KINGSTON—The National Farmers Union – Ontario (NFU-O) applauds the formation of a Prison Farm Advisory Panel by Correctional Services Canada (CSC). The panel is a positive step toward the decision to re-open two prison farms in Kingston.
On May 11, 2017, CSC announced formation of “an advisory panel to provide advice about the potential re-opening of penitentiary farms at Collins Bay and Joyceville Institutions. The seven volunteer panel members, including three NFU members, have experience in business, agriculture, corrections, social justice, and employment.
“Prisons are a stark reality of our society, however, they’re also part of our human infrastructure. Helping people connect with important and needed rural skills offered by prison farms only serves the community interest by reintegrating citizens as meaningful contributors. Agriculture not only feeds all eaters; it is the backbone of our social fabric where we learn to all pitch in for a greater good” noted Emery Huszka, NFU-O President.
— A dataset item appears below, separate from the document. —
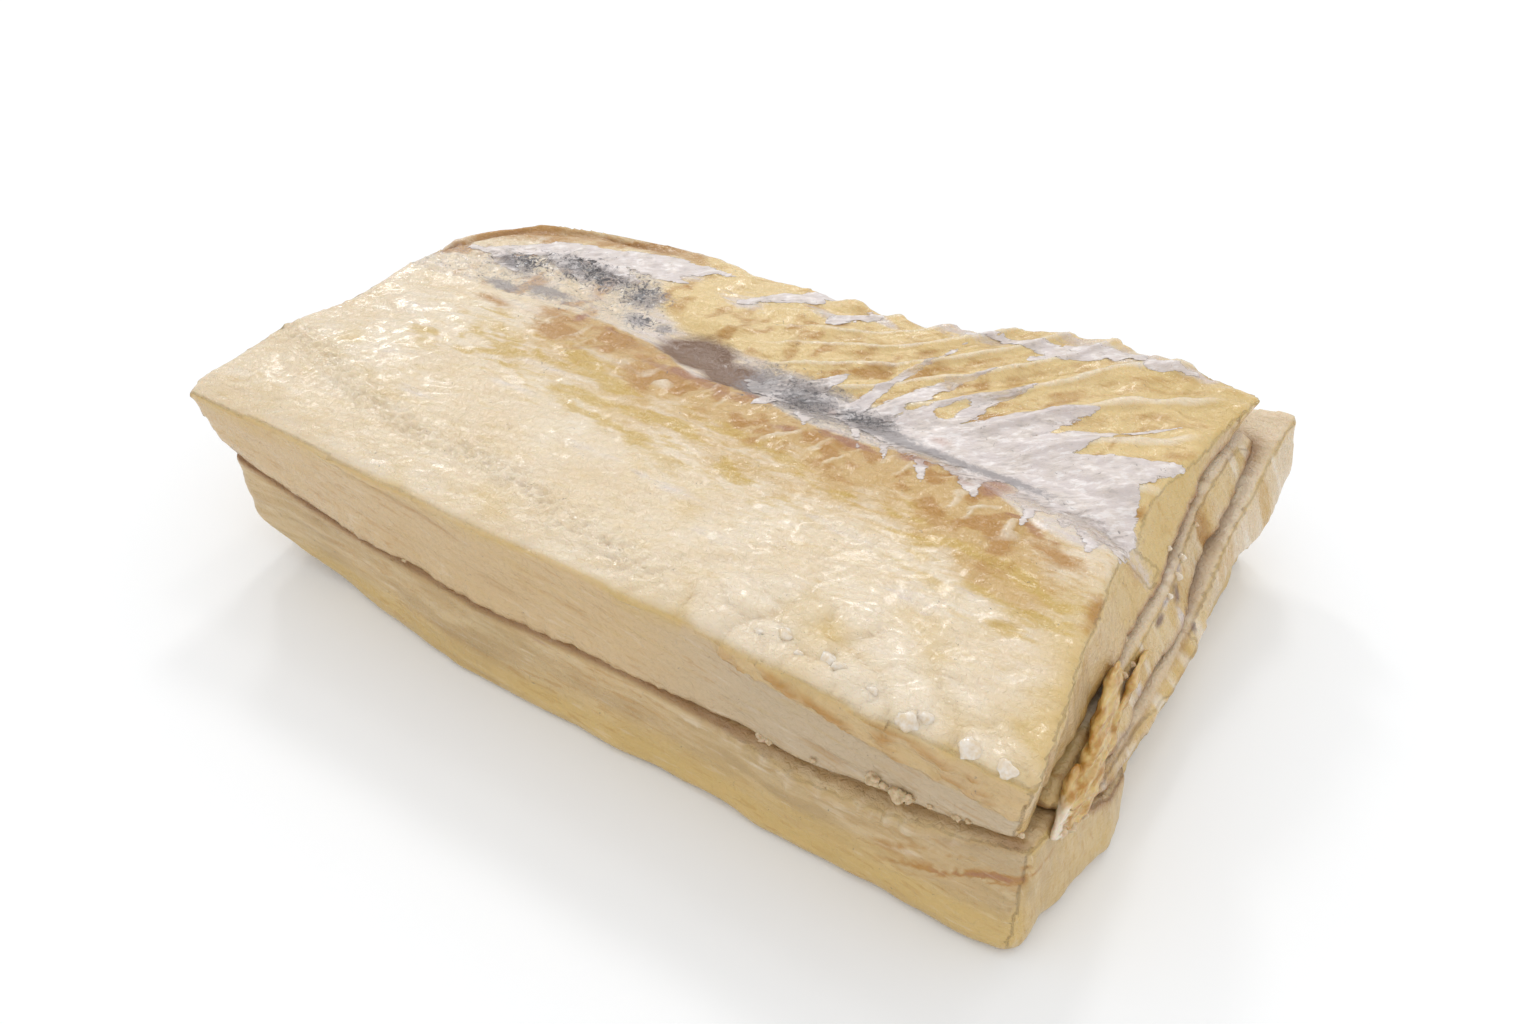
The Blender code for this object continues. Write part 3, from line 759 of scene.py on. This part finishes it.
def carve_flap(body, seed):
    """A folded flap: softly pleated at the cut end, with a yellow rim."""
    x, y, z = body.rest.T
    end = body.faces(0, 1.0)
    cut = np.clip(end + body.faces(1, -1.0) + body.faces(1, 1.0) + body.faces(0, -1.0), 0.0, 1.0)
    upright = np.column_stack([0.0 * x, y + 0.2 * z, z / 6.0])
    pleats = grain(upright, 0.0070, seed, 2)
    body.raise_by(0.0004 * pleats + 0.0006 * grain(body.rest, 0.012, seed + 1, 2))
    gashes = np.clip(grain(upright, 0.0120, seed + 2, 2) * 2.4 - 1.1, 0.0, 1.0)
    body.raise_by(-0.0009 * gashes * end)
    rounding = bump(0.60, 0.30, body.normals[:, 2])
    grey = np.clip(grain(upright, 0.010, seed + 3, 2) * 1.6, 0.0, 1.0)
    loose = 1.0 - ease(-0.060, -0.036, y)
    body.marks = {
        **fibre_marks(body, 0.0, 3.0, 0.0, 0.2),
        "cut": 0.35 * cut,
        "grey": 0.6 * grey * end,
        "tan": np.clip(1.4 * grain(upright, 0.013, seed + 4, 2) + 0.1, 0.0, 0.7) * end,
        "straw": np.clip(0.75 * rounding + 0.7 * loose, 0.0, 1.0),
        "ochre": np.clip(0.6 * gashes * end + 0.5 * loose * (pleats > 0.1), 0.0, 1.0),
        "mauve": 0.8 * end * blot(y, z, MAUVE_ENDS),
        "lilac": 0.8 * end * blot(y, z, LILAC_ENDS),
        # Painted shade where the flap meets its neighbours, and in its gashes.
        "crevice_shade": np.clip(1.2 * body.crevice**1.5 * cut, 0.0, 1.0),
        "hollow_shade": np.clip(0.3 * gashes * end + 0.8 * body.crevice**3, 0.0, 1.0),
        "side": end,
        "ridge": np.clip(grain(upright, 0.0060, seed + 5, 2) * 1.6 - 0.2, 0.0, 0.8) * end,
    }


def edge_heights(body):
    """The height of the slab's lower and upper edge along its front, and which of its points face the front."""
    columns = 96
    x0, x1 = body.x.min(), body.x.max()
    place = np.clip(((body.x - x0) / (x1 - x0) * columns).astype(int), 0, columns - 1)
    outer = np.abs(body.normals[:, 2]) < 0.6
    body.rim = body.faces(1, -1.0, -0.2, 0.3)
    front = outer & (body.normals[:, 1] < -0.5)
    low = np.full(columns, np.inf)
    high = np.full(columns, -np.inf)
    np.minimum.at(low, place[front], body.z[front])
    np.maximum.at(high, place[front], body.z[front])
    low[~np.isfinite(low)] = body.z.min()
    high[~np.isfinite(high)] = body.z.max()
    body.low_edge = low[place]
    body.high_edge = high[place]


def slab_tree(name):
    mesh = frame["nodes"][name].data
    return BVHTree.FromPolygons([v.co for v in mesh.vertices], [p.vertices for p in mesh.polygons])


def crevices(body, neighbours, reach):
    """How close each outward point of the slab is to its neighbours, 1 where they touch."""
    trees = [slab_tree(name) for name in neighbours]
    near = np.zeros(len(body.rest))
    for i in np.flatnonzero(np.abs(body.normals[:, 2]) < 0.97):
        for tree in trees:
            away = tree.find_nearest(Vector(body.rest[i]), reach)[3]
            if away is not None:
                near[i] = max(near[i], 1.0 - away / reach)
    body.crevice = near


# Thin torn sheets --------------------------------------------------------------------------------

# Bands of a sheet: start, end, half width at the start and at the end, in millimetres.
BELLY_BANDS = [
    ((32, 8), (60, 4), 4.0, 7.0),
    ((60, 4), (108, 9), 7.0, 14.0),
    ((96, 8), (126, 36), 13.0, 0.6),
    ((30, 12), (46, 60), 2.4, 0.5),
    ((37, 10), (61, 52), 4.2, 0.6),
    ((48, 8), (75, 50), 7.0, 0.6),
    ((63, 8), (96, 50), 9.5, 0.6),
    ((78, 8), (104, 42), 10.0, 0.8),
    ((104, 42), (121, 53), 0.9, 0.4),
    ((112, 2), (116, -13), 6.0, 0.8),
    ((104, 2), (107, -8), 5.0, 0.6),
    ((118, 4), (124, -9), 6.0, 1.0),
    ((96, 2), (97, -13), 4.0, 0.5),
    ((36, 4), (43, -7), 2.0, 0.4),
    ((48, 0), (52, -8), 2.0, 0.3),
    ((60, -1), (66, -12), 3.0, 0.4),
    ((76, -2), (82, -10), 3.5, 0.5),
]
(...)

In 2009, prison farm programs were conducted at six minimum security federal institutions in Canada – two in Kingston and one each in New Brunswick, Manitoba, Saskatchewan, and Alberta. When the Conservative government confirmed in February 2009 that the farms would be closed, hundreds of Save Our Prison Farms supporters in the Kingston area campaigned to keep the program. In August 2010, the dairy herd at Collins Bay Institution was sold, effectively ending the program there. About 200 prison farms supporters formed the Pen Farm Herd Co-op, bought 23 of the prison farm cattle, and have maintained these cattle and their offspring since then with the intention of returning the cattle to the farm, should the program be restored.
In June 2016, CSC began a feasibility study to review the decision to end the prison farm program and to consider the possible restoration of the program at the two locations in Kingston. The study included an online questionnaire (almost 6000 respondents from across Canada) and a town hall meeting in Kingston, attended by 300 people.
One of the panel members is Dianne Dowling, president of NFU Local 316 (Kingston, Frontenac and Lennox-Addington), and a member of the Save Our Prison Farms organizing committee. “The panel is another step in evaluating the feasibility of restoring the prison farms program at Kingston,” Dowling said. “I am pleased that CSC is providing this opportunity for citizens to contribute to important discussions about how farming can be integrated into rehabilitation and skills training at Collins Bay and Joyceville Institutions.”
In the CSC release announcing the panel, Ralph Goodale, Minister of Public Safety and Emergency Preparedness, said, “I am very pleased that we have established this advisory panel to help us determine the best way ahead for re-establishing penitentiary farms. Thank you to all who participated in the consultations. I am committed to implementing evidence-based practices and policies that promote public safety and the safe reintegration of offenders.”
“Establishing this panel is a positive step toward the restoration of the prison farms in Kingston,” said Jeff Peters, also a member of the advisory panel, chair of the Pen Farm Herd Co-op and a director of NFU Local 316. “I see Minister Goodale’s comment as a commitment to move forward in restoring the prison farms. We remain hopeful that we will see farming back at the prison farms.”
The third NFU member on the panel is Tony Straathof, a livestock, crops, and maple syrup farmer in Renfrew County and a director of NFU Ontario, who commented, “I look forward to working with this dynamic group. The prison farm program was an integral part of prisoner rehabilitation and preparation for re-entry back into society and provided prisoners with the soft skills needed for employment, such as showing up on time, cooperation with coworkers, and completing tasks. Caring for animals also provides a therapeutic effect and may allow inmates to work through issues that led to incarceration.”
Should the farms be restored, they will be run by CORCAN, a rehabilitation program of CSC, providing offenders with employment and employability skills training. The advisory panel will work with community stakeholders to assist CORCAN “to better understand farm industry operations, explore new business ideas, and promote partnerships to provide employment opportunities for released offenders.”
The other members of the panel are: Bridget Doherty, of the Sisters of Providence of St. Vincent de Paul; Catherine Latimer, executive director of the John Howard Society of Canada; Alex Ross, a Kingston school board trustee and vice-president of the board of KEYS Job Centre, Kingston; and Bruce Vandenberg, a goat and sheep farmer and cheese processor in the Lindsay area.